DATA LISTING
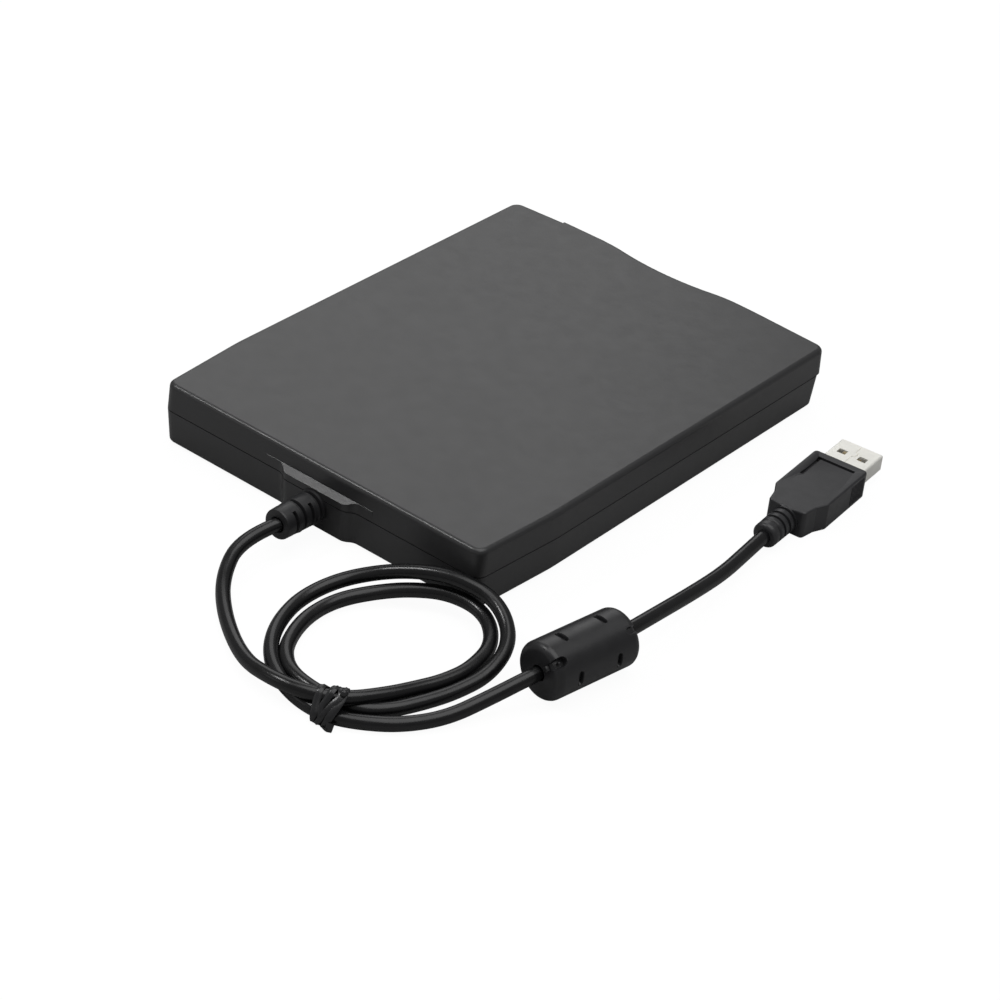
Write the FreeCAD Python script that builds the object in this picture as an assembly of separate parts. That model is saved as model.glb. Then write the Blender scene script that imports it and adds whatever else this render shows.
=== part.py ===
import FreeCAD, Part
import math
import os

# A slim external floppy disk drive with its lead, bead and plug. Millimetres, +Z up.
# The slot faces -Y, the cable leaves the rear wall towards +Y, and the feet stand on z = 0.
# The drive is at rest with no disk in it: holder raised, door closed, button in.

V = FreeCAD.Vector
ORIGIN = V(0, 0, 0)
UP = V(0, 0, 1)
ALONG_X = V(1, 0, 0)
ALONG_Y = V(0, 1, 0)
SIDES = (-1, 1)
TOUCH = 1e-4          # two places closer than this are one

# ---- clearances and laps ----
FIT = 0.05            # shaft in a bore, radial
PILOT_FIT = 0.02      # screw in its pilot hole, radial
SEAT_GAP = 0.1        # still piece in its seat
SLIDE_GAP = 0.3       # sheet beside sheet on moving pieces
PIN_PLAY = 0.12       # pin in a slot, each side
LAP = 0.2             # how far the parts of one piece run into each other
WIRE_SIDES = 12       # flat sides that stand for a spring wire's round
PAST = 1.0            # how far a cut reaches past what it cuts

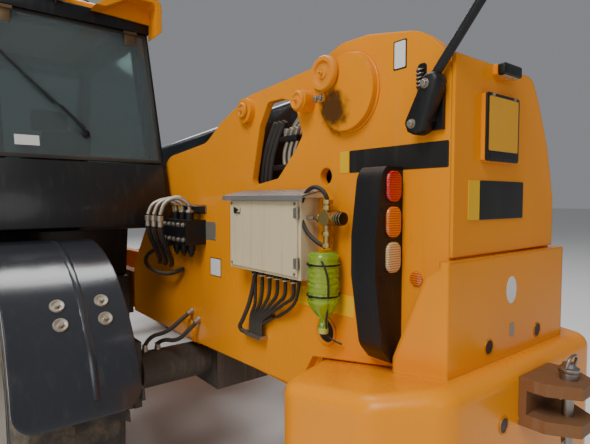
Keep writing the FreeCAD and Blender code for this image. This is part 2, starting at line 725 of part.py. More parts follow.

GIVEN INSTRUCTION
Set down exactly the lines that begin the records and continue through the line bearing "# The drive"; include both ends.

TASK RESULT
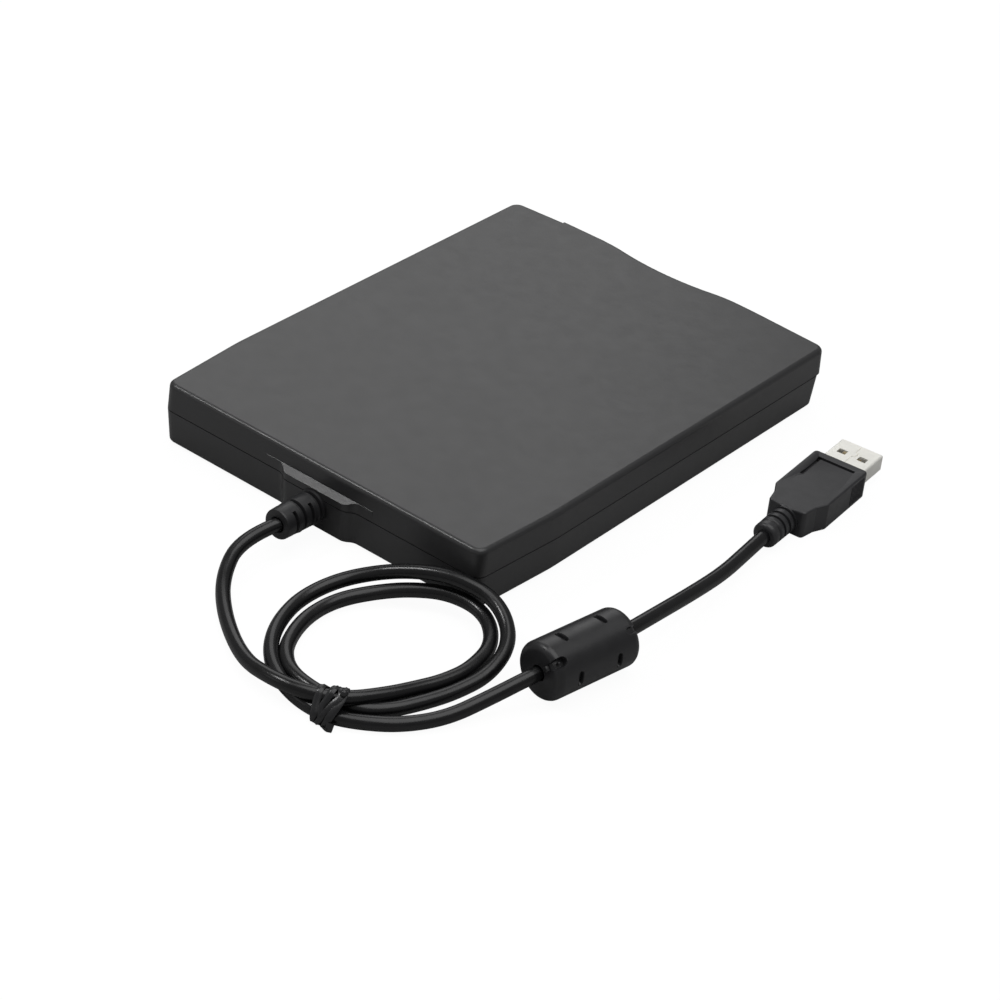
Write the FreeCAD Python script that builds the object in this picture as an assembly of separate parts. That model is saved as model.glb. Then write the Blender scene script that imports it and adds whatever else this render shows.
=== part.py ===
import FreeCAD, Part
import math
import os

# A slim external floppy disk drive with its lead, bead and plug. Millimetres, +Z up.
# The slot faces -Y, the cable leaves the rear wall towards +Y, and the feet stand on z = 0.
# The drive is at rest with no disk in it: holder raised, door closed, button in.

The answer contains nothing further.